----- Provided data -----

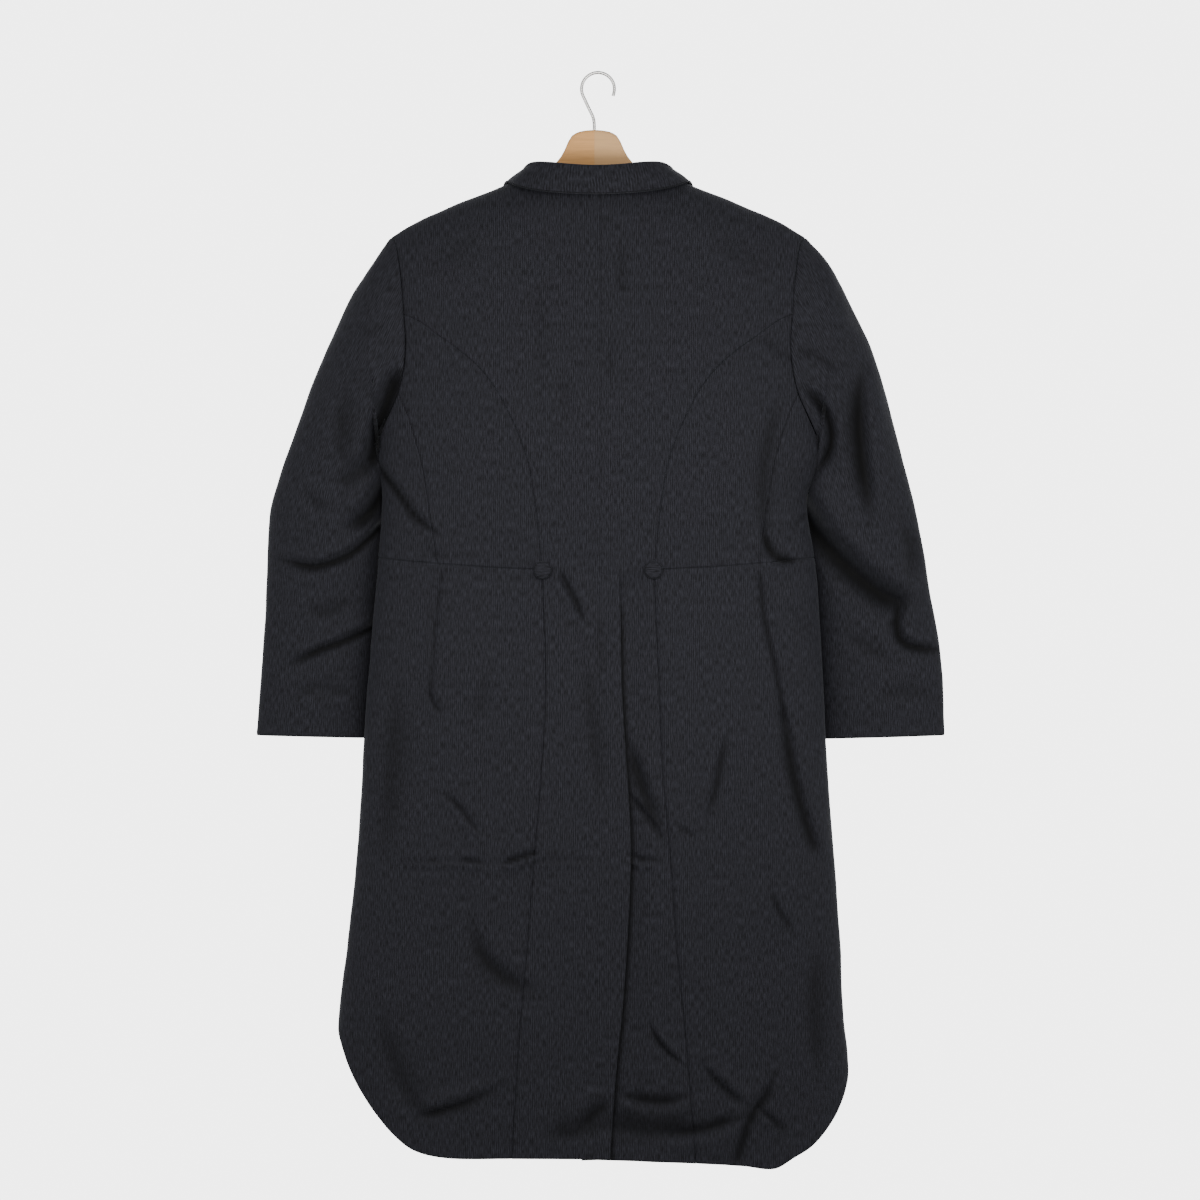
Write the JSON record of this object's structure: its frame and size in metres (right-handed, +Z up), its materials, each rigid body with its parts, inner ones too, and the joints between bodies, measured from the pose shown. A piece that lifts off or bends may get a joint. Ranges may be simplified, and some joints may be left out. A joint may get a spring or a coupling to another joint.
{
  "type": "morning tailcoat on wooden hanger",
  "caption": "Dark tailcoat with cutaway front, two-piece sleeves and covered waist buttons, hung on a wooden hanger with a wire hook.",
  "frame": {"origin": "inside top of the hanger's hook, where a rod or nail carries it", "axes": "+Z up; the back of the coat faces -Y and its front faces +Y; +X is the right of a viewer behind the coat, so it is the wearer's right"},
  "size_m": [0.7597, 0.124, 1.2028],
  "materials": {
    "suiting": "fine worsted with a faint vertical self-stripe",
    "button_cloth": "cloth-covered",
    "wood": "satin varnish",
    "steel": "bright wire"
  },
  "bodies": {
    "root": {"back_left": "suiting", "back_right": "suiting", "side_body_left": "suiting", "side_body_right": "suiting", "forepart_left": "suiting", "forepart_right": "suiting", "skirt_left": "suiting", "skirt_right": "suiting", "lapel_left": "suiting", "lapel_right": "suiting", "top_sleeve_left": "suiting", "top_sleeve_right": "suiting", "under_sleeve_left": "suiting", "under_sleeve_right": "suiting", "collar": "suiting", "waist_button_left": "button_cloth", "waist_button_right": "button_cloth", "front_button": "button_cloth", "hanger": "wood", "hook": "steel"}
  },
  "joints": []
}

-----
----- Provided data -----

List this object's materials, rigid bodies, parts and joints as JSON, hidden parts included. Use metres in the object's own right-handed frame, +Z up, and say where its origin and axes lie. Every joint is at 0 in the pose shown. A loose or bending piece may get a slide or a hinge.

-----

Short exercise -
Note how many lines in the listing above hold the string "handed", then give only that figure.

Correct response -
2